Cette quadra charismatique, brillante oratrice dont le credo est "Dieu, famille, patrie", défend dans les grands lignes la même politique que la Ligue: plus de sécurité, moins d'immigration, moins de taxes.
Elle s'est efforcée de dédiaboliser FdI et de prendre ses distances avec les "nostalgiques du fascisme" qui, à l'entendre, "n'ont pas leur place" dans son parti. Et si, favorable à une Europe des nations, elle souhaite revoir sa relation avec Bruxelles et les partenaires européens de l'Italie, elle assure qu'il n'y aura pas de rupture sèche alors que Rome est la principale bénéficiaire du plan de relance européen avec près de 200 milliards d'euros de fonds accordés pour maintenir à flots la troisième économie de la zone euro.
Sur le plan diplomatique, le front conservateur affiche pourtant de profondes divisions.
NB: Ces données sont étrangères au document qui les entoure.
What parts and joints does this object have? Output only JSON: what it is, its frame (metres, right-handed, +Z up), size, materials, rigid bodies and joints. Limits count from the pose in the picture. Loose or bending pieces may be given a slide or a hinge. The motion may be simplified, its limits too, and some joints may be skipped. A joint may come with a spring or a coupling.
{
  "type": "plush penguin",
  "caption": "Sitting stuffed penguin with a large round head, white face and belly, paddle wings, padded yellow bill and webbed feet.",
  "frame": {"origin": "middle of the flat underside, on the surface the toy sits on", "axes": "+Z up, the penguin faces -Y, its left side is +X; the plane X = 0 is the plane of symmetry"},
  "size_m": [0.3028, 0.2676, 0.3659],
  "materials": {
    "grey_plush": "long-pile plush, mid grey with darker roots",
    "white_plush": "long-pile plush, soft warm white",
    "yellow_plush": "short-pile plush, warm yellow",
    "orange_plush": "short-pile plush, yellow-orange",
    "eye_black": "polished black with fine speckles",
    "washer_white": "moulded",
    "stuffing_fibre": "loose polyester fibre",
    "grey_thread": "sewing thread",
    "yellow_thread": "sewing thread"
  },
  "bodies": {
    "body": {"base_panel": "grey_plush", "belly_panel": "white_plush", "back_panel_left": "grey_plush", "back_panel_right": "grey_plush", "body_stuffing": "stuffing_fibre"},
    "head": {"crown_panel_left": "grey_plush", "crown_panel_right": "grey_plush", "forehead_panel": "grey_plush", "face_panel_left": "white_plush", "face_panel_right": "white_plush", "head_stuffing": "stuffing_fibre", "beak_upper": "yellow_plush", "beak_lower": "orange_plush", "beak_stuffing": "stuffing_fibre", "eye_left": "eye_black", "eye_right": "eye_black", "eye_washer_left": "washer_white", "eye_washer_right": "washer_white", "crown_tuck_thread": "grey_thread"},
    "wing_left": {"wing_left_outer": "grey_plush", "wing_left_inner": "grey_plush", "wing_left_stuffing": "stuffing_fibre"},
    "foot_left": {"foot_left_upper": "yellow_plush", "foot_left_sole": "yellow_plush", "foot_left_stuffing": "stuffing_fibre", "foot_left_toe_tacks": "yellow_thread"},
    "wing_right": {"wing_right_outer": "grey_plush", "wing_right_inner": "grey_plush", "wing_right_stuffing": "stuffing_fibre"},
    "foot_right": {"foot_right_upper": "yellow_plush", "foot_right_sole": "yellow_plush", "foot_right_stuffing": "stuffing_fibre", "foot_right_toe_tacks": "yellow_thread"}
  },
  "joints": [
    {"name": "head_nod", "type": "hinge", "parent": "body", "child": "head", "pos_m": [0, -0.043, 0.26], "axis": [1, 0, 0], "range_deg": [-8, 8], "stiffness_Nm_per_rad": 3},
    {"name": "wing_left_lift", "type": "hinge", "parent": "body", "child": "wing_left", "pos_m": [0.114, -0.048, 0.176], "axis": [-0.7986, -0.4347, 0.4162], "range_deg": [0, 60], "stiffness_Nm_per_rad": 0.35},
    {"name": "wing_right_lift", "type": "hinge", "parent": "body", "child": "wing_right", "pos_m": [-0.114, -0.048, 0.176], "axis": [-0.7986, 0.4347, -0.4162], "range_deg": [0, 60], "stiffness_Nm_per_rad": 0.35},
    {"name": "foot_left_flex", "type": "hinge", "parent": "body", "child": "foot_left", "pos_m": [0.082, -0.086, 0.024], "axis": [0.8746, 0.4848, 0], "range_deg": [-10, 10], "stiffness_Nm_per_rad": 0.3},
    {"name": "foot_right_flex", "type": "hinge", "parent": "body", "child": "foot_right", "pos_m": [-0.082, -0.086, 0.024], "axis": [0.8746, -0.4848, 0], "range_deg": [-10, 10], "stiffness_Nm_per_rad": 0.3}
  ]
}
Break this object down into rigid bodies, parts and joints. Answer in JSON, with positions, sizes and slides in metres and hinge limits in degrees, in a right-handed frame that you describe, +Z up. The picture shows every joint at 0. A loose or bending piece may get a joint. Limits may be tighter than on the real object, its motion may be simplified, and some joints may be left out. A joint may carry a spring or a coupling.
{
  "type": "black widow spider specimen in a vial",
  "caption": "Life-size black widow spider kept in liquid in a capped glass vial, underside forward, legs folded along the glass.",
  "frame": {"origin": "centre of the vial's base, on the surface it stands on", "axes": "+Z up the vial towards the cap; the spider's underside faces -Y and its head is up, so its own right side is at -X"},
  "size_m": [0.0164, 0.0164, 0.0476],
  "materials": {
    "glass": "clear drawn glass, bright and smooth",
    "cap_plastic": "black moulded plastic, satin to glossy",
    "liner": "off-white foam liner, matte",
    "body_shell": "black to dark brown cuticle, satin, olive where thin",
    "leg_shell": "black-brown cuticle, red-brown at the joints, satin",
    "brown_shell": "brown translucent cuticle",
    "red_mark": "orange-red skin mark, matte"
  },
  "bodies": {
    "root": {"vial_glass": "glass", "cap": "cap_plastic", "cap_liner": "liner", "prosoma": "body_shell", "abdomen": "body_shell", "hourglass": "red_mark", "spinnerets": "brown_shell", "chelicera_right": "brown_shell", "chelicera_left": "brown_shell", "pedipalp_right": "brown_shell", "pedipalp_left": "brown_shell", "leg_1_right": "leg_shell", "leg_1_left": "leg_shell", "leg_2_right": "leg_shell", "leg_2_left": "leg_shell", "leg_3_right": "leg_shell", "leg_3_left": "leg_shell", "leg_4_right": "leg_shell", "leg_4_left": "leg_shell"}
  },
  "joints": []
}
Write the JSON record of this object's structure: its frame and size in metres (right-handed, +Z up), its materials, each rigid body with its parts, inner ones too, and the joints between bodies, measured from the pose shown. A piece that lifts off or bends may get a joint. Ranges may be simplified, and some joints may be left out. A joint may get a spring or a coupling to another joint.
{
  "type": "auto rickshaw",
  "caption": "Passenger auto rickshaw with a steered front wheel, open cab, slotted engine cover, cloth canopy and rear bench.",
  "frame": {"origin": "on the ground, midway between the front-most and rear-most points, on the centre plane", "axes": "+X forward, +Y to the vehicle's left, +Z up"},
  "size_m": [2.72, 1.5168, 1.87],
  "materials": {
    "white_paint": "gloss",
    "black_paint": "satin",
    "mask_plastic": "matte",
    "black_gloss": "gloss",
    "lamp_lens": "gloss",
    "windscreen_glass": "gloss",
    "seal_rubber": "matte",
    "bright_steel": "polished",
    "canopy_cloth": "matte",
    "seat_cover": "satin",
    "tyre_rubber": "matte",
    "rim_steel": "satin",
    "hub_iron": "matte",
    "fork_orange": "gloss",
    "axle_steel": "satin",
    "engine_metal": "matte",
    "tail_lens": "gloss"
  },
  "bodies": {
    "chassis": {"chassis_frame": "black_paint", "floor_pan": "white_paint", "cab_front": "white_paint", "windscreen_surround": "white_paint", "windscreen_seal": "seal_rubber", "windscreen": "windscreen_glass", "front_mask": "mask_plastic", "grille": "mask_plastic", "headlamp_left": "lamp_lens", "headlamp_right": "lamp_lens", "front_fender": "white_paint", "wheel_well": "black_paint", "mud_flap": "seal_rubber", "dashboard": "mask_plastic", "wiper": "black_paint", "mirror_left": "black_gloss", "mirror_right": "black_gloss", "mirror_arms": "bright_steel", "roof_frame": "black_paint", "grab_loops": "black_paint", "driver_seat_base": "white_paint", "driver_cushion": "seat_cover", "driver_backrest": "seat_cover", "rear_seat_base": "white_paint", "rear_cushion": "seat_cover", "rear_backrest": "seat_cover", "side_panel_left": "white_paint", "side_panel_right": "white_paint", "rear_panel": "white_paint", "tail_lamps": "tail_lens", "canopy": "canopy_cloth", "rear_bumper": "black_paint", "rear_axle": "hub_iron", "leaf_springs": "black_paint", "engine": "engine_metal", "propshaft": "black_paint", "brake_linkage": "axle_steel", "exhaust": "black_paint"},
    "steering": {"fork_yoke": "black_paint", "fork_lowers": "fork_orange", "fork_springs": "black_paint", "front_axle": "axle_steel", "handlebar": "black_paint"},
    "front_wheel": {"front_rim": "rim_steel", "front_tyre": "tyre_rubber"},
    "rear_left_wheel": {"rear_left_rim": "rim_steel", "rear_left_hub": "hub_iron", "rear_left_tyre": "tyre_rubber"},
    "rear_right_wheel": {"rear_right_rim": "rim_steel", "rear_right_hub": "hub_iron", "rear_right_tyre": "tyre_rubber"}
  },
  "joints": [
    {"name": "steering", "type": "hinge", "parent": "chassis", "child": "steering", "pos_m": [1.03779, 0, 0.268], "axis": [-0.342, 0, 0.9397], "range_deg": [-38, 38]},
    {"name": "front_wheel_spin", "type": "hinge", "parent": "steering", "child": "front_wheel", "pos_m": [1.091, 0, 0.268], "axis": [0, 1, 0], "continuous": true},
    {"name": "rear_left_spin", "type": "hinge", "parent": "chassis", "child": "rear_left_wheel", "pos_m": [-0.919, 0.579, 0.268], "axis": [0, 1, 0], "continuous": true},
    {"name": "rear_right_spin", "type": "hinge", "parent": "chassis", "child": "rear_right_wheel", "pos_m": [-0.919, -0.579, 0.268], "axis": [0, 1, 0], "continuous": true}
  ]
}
Atlantiste, Giorgia Meloni défend l'aide militaire à l'Ukraine tandis que Matteo Salvini, admirateur de Vladimir Poutine, critique régulièrement la politique européenne dans cette crise.
Lors du Forum économique de Cernobbio (nord) la semaine dernière, M. Salvini s'est demandé si les "sanctions contre Moscou servent à nuire à ceux à qui elles sont imposées" ou aux Italiens qui supportent une inflation de près de 9% avec des prix alimentaires et énergétiques qui flambent.
Giorgia Meloni lui a vertement répondu: "Si demain notre pays tourne le dos à nos alliés pour regarder de l'autre côté, les sanctions resteront mais nous aurons perdu notre crédibilité".
Dans un entretien au quotidien catholique Avvenire, Silvio Berlusconi, ancien chef du gouvernement proche de Poutine, a mis les points sur les "i": "Nous ne pouvons pas nous permettre d'envoyer des signes de division face à l'agression russe en Ukraine".
Pour Enrico Letta, l'alliance conservatrice représente "un très grand risque" pour l'Union européenne. "Il n'y a jamais eu de grand pays européen dirigé par des forces politiques clairement opposées à l'idée communautaire de l'Europe et clairement favorables à l'idée d'une Europe des nations", prévenait-il fin août dans un entretien à l'AFP.
Une clé du scrutin sera le taux de participation, généralement élevé en Italie (près de 75%), et le comportement des indécis, estimés à 20% environ.